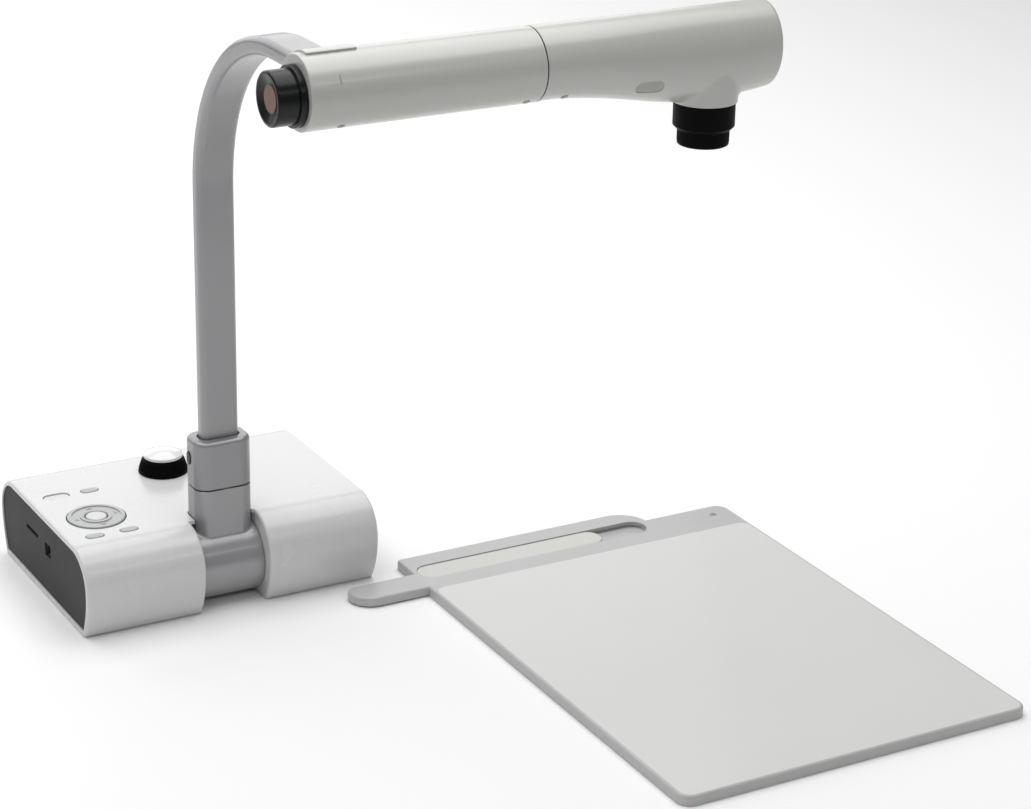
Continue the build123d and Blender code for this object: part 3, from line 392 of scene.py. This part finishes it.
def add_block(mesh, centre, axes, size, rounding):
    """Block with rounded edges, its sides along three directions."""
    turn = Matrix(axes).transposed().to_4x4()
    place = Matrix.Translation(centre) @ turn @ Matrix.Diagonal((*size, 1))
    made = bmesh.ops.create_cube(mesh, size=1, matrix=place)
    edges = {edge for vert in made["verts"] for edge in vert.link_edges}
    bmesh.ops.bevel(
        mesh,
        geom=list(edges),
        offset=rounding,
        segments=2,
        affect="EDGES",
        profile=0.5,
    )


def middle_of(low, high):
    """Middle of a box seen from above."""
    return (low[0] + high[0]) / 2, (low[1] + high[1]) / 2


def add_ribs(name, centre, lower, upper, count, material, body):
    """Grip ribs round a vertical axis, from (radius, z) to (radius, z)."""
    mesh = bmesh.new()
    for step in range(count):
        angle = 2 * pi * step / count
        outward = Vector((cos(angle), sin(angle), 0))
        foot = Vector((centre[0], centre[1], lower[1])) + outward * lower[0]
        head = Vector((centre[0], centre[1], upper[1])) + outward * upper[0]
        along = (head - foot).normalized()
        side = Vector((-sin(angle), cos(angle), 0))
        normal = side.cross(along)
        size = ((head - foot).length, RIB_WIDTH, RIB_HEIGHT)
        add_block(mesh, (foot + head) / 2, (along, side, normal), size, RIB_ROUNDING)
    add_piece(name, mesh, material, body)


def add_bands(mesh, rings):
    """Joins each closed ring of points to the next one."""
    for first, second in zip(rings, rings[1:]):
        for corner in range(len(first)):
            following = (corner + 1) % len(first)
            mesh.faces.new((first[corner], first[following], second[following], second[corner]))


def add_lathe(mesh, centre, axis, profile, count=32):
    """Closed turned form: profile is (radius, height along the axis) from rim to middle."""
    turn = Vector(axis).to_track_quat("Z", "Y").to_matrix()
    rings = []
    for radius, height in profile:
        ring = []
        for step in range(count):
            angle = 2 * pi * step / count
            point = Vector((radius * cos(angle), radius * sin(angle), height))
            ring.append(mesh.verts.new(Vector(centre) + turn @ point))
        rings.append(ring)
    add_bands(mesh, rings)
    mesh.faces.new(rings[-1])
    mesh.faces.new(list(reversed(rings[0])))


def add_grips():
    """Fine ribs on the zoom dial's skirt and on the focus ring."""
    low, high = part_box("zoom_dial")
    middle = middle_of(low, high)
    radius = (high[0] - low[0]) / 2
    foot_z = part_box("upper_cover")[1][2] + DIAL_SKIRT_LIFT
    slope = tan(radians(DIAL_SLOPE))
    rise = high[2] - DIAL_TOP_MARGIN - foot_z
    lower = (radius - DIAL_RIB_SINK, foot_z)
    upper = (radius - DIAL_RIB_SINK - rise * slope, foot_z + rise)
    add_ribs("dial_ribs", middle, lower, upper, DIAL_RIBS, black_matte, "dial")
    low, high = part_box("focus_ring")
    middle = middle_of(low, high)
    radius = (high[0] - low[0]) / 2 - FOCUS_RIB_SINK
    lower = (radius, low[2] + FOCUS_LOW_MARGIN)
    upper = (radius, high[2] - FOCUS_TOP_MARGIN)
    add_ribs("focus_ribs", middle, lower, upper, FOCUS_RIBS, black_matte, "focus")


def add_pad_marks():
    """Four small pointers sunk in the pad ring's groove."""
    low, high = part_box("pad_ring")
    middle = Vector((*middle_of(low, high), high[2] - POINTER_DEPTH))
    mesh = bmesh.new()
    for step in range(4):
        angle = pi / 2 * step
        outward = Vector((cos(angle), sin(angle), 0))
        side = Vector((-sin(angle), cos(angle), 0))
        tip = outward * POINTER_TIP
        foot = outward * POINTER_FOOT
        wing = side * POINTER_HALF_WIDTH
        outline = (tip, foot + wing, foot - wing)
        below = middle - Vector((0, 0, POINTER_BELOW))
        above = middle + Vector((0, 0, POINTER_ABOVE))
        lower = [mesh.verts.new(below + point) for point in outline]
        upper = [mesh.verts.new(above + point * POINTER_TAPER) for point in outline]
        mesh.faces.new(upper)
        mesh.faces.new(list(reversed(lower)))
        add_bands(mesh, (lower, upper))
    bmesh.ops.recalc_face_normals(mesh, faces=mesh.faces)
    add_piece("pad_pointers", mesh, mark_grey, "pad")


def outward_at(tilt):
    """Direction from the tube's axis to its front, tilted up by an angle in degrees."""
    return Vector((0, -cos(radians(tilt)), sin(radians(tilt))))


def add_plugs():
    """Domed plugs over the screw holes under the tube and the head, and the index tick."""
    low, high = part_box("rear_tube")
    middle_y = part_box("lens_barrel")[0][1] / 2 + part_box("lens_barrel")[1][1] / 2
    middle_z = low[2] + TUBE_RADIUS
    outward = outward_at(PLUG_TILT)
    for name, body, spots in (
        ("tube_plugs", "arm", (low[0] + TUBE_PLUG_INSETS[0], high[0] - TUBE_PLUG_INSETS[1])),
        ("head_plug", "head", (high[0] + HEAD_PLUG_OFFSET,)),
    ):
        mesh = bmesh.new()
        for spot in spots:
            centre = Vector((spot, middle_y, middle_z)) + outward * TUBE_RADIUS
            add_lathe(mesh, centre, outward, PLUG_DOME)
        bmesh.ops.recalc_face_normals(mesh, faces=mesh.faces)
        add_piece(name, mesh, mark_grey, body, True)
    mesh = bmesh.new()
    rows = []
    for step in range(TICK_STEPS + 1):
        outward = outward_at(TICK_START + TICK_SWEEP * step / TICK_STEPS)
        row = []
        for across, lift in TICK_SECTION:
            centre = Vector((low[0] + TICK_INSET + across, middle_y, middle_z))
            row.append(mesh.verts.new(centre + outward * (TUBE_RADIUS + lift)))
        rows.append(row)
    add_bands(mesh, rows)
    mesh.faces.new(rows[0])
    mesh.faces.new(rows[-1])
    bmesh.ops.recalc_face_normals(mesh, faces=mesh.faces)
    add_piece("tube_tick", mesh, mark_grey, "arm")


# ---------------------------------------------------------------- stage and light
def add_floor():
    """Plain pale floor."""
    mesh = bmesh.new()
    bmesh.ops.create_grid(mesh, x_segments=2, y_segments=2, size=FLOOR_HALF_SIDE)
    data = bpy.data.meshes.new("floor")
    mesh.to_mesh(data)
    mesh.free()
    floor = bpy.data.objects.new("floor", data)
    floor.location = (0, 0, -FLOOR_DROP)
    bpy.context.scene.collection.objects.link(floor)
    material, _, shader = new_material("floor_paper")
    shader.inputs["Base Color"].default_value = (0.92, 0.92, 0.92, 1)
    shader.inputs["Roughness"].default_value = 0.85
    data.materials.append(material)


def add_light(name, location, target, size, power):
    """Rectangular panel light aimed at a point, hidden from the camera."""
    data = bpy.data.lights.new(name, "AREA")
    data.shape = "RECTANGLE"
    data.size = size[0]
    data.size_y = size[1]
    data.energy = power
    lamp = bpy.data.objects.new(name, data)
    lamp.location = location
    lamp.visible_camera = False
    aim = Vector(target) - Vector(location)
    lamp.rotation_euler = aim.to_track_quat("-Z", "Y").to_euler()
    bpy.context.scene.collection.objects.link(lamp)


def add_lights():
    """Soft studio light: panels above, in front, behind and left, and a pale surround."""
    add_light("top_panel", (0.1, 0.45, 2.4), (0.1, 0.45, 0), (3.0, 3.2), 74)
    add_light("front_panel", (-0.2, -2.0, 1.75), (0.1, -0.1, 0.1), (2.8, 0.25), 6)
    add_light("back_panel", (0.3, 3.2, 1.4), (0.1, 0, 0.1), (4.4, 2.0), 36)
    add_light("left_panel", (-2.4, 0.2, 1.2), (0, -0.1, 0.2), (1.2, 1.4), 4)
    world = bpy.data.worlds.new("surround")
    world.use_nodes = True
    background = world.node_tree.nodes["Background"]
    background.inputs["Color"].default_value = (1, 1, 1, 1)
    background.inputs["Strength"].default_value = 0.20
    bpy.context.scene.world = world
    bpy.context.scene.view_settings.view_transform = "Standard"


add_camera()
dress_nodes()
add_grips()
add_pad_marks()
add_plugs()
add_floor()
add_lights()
********
## Exercise
Return only the number of lines in the data that contain "from".

## Task response
6